A primeira, e que deveria ser imprescindível à elucidação dos fatos, é a diligência da autoridade até o local dos fatos de maneira a providenciar que não haja alteração no sítio dos acontecimentos. Com a redação dada pela Lei nº 8.862, de 28 de março de 1994, a autoridade policial deverá (imposição) dirigir-se ao local — e não apenas quando possível, como era anteriormente —, e preservará o estado e a conservação das coisas até a chegada dos peritos, não mais se afigurando a expressão “enquanto necessário”. A partir do momento que os peritos assumirem o local dos fatos, deverão fazer constar do laudo as alterações do estado das coisas e discutir-se-ão, no relatório, as consequências das mudanças na dinâmica dos fatos.

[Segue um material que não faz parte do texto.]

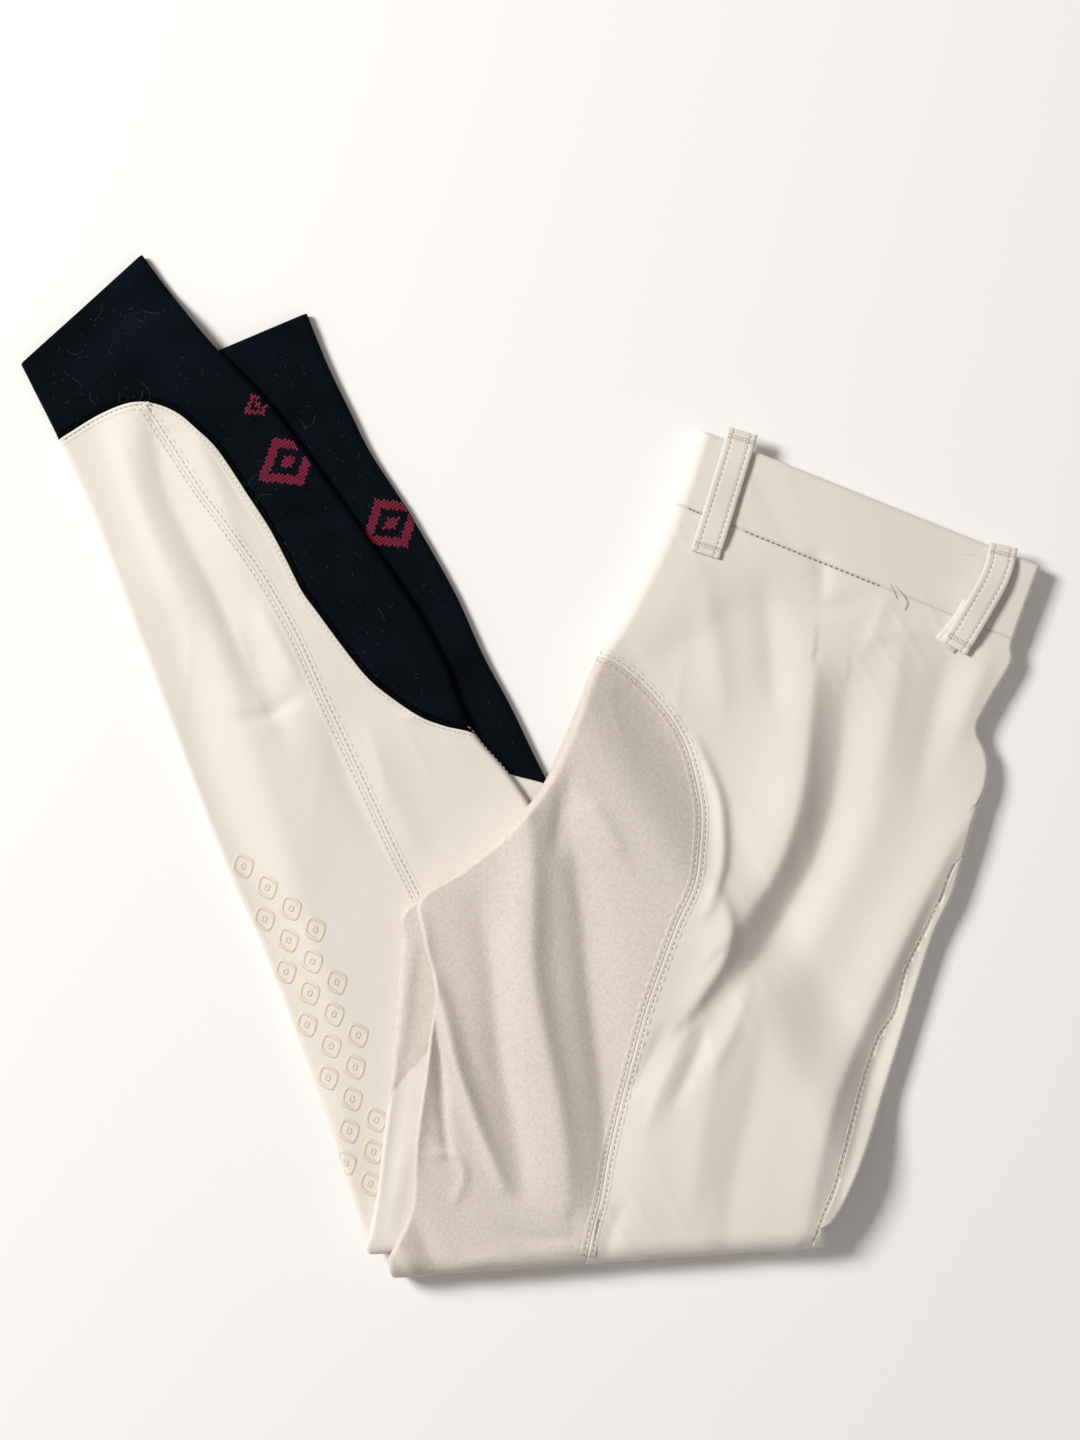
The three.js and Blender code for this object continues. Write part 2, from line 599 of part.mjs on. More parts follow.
// The other three bands of the folded waist, which show as edges at its mouth
const BAND_LAYERS = [
  { name: 'band_back_left', low: 0 },
  { name: 'band_front_left', low: 3.1 },
  { name: 'band_front_right', low: 6.4 },
];
const LAYER_ROWS = [0.04, 0.35, 0.65, 0.98];
const LAYER_COLUMNS = 8;
for (const { name, low } of BAND_LAYERS) {
  const face = (height) => (i, j) => {
    const cut = sectionAt(rightThigh, LAYER_ROWS[i]);
    const start = cut.edge + HIDDEN_SIDE_GAP;
    const along = lerp(start, cut.width - LEG_EDGE - HIDDEN_SIDE_GAP, j / LAYER_COLUMNS);
    return [cut.inner[0] + cut.across[0] * along, cut.inner[1] + cut.across[1] * along, low + height];
  };
  add(name, wallSolid(LAYER_ROWS.length - 1, LAYER_COLUMNS, face(BAND_WALL), face(0)), CREAM, 0.8);
}

// Belt loops: doubled straps sewn down at both ends and standing a little clear between
const BAND_TOP = THIGH_HEIGHT + BAND_RISE;
const LOOPS = [
  { name: 'belt_loop_back', width: 16, bulge: 1.6, path: [[112, 176], [102, 143], [92, 111]] },
  { name: 'belt_loop_side', width: 15, bulge: 3.4, path: [[249, 116], [246, 104], [240, 91], [223, 62]] },
];
const LOOP_ROWS = 12;
for (const loop of LOOPS) {
  const curve = new THREE.CatmullRomCurve3(loop.path.map(([x, y]) => new THREE.Vector3(x, y, 0)));
  const strap = (i, side, lift) => {
    const t = i / LOOP_ROWS;
    const centre = curve.getPoint(t);
    const along = curve.getTangent(t);
    const crown = loop.bulge * Math.sin(Math.PI * t) ** 0.8;
    const x = centre.x - along.y * side * (loop.width / 2);
    const y = centre.y + along.x * side * (loop.width / 2);
    return [x, y, BAND_TOP + SEAM_GAP + crown + lift];
  };
  const columns = 2;
  const side = (j) => 1 - (2 * j) / columns;
  const top = (i, j) => strap(i, side(j), LOOP_WALL);
  const bottom = (i, j) => strap(i, side(j), 0);
  add(loop.name, wallSolid(LOOP_ROWS, columns, top, bottom), CREAM, 0.8);
}

export default group;
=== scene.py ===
import bpy
import numpy as np
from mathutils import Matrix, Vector


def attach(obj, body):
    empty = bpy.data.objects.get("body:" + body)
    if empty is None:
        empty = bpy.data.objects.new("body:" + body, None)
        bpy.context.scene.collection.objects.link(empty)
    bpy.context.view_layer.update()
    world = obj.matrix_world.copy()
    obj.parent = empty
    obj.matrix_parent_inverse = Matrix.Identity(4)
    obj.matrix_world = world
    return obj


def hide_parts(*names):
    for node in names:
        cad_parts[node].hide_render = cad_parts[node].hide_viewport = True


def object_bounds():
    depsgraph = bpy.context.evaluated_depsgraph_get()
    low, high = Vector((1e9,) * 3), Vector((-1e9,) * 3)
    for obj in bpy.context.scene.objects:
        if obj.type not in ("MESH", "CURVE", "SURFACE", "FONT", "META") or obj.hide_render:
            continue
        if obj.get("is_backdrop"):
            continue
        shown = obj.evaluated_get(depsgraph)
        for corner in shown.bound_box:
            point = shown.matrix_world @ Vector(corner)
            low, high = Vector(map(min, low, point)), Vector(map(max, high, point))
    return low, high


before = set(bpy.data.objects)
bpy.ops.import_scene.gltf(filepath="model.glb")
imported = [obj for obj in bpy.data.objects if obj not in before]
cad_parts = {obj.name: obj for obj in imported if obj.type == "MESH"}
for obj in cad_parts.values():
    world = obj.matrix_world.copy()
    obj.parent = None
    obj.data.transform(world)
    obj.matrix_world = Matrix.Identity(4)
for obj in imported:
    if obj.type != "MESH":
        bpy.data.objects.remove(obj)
cad_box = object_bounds()

# Camera
# Straight above the folded breeches, as they were photographed, at arm's length.
MM = 0.001
VIEW_MIDDLE = (5.3, 23.6)
VIEW_LENGTH = 763.2
CAMERA_HEIGHT = 1600.0
SENSOR = 36.0

camera_data = bpy.data.cameras.new("camera")
camera_data.sensor_width = SENSOR
camera_data.lens = SENSOR * CAMERA_HEIGHT / VIEW_LENGTH
camera = bpy.data.objects.new("camera", camera_data)
camera.location = (VIEW_MIDDLE[0] * MM, VIEW_MIDDLE[1] * MM, CAMERA_HEIGHT * MM)
bpy.context.collection.objects.link(camera)
bpy.context.scene.camera = camera
bpy.context.scene.view_settings.view_transform = "Standard"


# Floor and studio light
# A matt pale floor, one broad soft light from the upper left and a weak fill from the other side.
def linear(hex_colour):
    """sRGB hex to linear red, green, blue and alpha."""
    values = [int(hex_colour[i:i + 2], 16) / 255 for i in (1, 3, 5)]
    return [v / 12.92 if v <= 0.04045 else ((v + 0.055) / 1.055) ** 2.4 for v in values] + [1.0]


def add_node(tree, kind, links=(), **settings):
    """A shader node with its settings, and links given as (input, node, output)."""
    node = tree.nodes.new(kind)
    for key, value in settings.items():
        if key in node.inputs.keys():
            node.inputs[key].default_value = value
        else:
            setattr(node, key, value)
    for target, source, output in links:
        tree.links.new(source.outputs[output], node.inputs[target])
    return node


def new_material(name):
    material = bpy.data.materials.new(name)
    material.use_nodes = True
    material.node_tree.nodes.clear()
    return material, material.node_tree


def finish_material(tree, shader):
    add_node(tree, "ShaderNodeOutputMaterial", links=[("Surface", shader, "BSDF")])


floor_paint, tree = new_material("matt_floor_paint")
floor_shader = add_node(tree, "ShaderNodeBsdfPrincipled", Roughness=0.9)
floor_shader.inputs["Base Color"].default_value = linear("#FAFAFA")
finish_material(tree, floor_shader)

FLOOR_HALF = 3.0
floor_mesh = bpy.data.meshes.new("floor")
corners = [(-FLOOR_HALF, -FLOOR_HALF, 0), (FLOOR_HALF, -FLOOR_HALF, 0)]
corners += [(FLOOR_HALF, FLOOR_HALF, 0), (-FLOOR_HALF, FLOOR_HALF, 0)]
floor_mesh.from_pydata(corners, [], [(0, 1, 2, 3)])
floor = bpy.data.objects.new("floor", floor_mesh)
floor.location.z = -0.0005
floor_mesh.materials.append(floor_paint)
bpy.context.collection.objects.link(floor)
floor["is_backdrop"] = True

LIGHTS = [
    {"name": "window", "place": (-2.6, 1.3, 2.65), "size": 1.1, "power": 158.0, "colour": "#FFFDF9"},
    {"name": "fill", "place": (1.6, -0.6, 2.4), "size": 2.4, "power": 4.0, "colour": "#FFF8F0"},
]
for light in LIGHTS:
    data = bpy.data.lights.new(light["name"], "AREA")
    data.size = light["size"]
    data.energy = light["power"]
    data.color = linear(light["colour"])[:3]
    lamp = bpy.data.objects.new(light["name"], data)
    lamp.location = light["place"]
    lamp.rotation_euler = (-Vector(light["place"])).to_track_quat("-Z", "Y").to_euler()
    bpy.context.collection.objects.link(lamp)

world = bpy.data.worlds.new("studio")
world.use_nodes = True
world.node_tree.nodes["Background"].inputs["Color"].default_value = linear("#F6F0EB")
world.node_tree.nodes["Background"].inputs["Strength"].default_value = 0.28
bpy.context.scene.world = world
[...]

A única exceção feita à regra se dá nos casos de crimes de trânsito: para evitar que o acidente atrapalhe o fluxo no leito carroçável, o que, atualmente, nas grandes cidades com vias cada vez mais congestionadas, é algo comum, pode o agente ou a própria autoridade policial autorizar, independente de haver exame do local, a remoção dos veículos e das pessoas envolvidas.